=== Provided data ===

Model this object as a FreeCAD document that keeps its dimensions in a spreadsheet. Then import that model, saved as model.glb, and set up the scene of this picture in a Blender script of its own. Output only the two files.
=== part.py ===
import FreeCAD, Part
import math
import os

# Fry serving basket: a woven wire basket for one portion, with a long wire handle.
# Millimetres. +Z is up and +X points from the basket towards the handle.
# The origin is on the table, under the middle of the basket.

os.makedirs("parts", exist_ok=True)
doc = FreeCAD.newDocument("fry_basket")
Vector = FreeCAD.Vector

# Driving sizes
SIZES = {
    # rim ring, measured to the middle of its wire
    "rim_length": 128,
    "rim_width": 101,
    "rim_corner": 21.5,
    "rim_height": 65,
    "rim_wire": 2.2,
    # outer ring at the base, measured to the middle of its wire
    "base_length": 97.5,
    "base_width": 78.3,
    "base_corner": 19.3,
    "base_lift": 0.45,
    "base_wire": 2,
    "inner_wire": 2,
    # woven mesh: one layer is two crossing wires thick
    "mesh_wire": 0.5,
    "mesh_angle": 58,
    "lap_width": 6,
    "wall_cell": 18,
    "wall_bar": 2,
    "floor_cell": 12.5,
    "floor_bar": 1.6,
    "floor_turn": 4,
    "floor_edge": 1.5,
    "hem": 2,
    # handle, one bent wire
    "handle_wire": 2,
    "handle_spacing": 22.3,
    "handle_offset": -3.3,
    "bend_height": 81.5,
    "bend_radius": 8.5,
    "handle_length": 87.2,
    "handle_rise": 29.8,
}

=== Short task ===
Return each line of the data exactly as written above.

=== Response to the exercise ===
Model this object as a FreeCAD document that keeps its dimensions in a spreadsheet. Then import that model, saved as model.glb, and set up the scene of this picture in a Blender script of its own. Output only the two files.
=== part.py ===
import FreeCAD, Part
import math
import os

# Fry serving basket: a woven wire basket for one portion, with a long wire handle.
# Millimetres. +Z is up and +X points from the basket towards the handle.
# The origin is on the table, under the middle of the basket.

os.makedirs("parts", exist_ok=True)
doc = FreeCAD.newDocument("fry_basket")
Vector = FreeCAD.Vector

# Driving sizes
SIZES = {
    # rim ring, measured to the middle of its wire
    "rim_length": 128,
    "rim_width": 101,
    "rim_corner": 21.5,
    "rim_height": 65,
    "rim_wire": 2.2,
    # outer ring at the base, measured to the middle of its wire
    "base_length": 97.5,
    "base_width": 78.3,
    "base_corner": 19.3,
    "base_lift": 0.45,
    "base_wire": 2,
    "inner_wire": 2,
    # woven mesh: one layer is two crossing wires thick
    "mesh_wire": 0.5,
    "mesh_angle": 58,
    "lap_width": 6,
    "wall_cell": 18,
    "wall_bar": 2,
    "floor_cell": 12.5,
    "floor_bar": 1.6,
    "floor_turn": 4,
    "floor_edge": 1.5,
    "hem": 2,
    # handle, one bent wire
    "handle_wire": 2,
    "handle_spacing": 22.3,
    "handle_offset": -3.3,
    "bend_height": 81.5,
    "bend_radius": 8.5,
    "handle_length": 87.2,
    "handle_rise": 29.8,
}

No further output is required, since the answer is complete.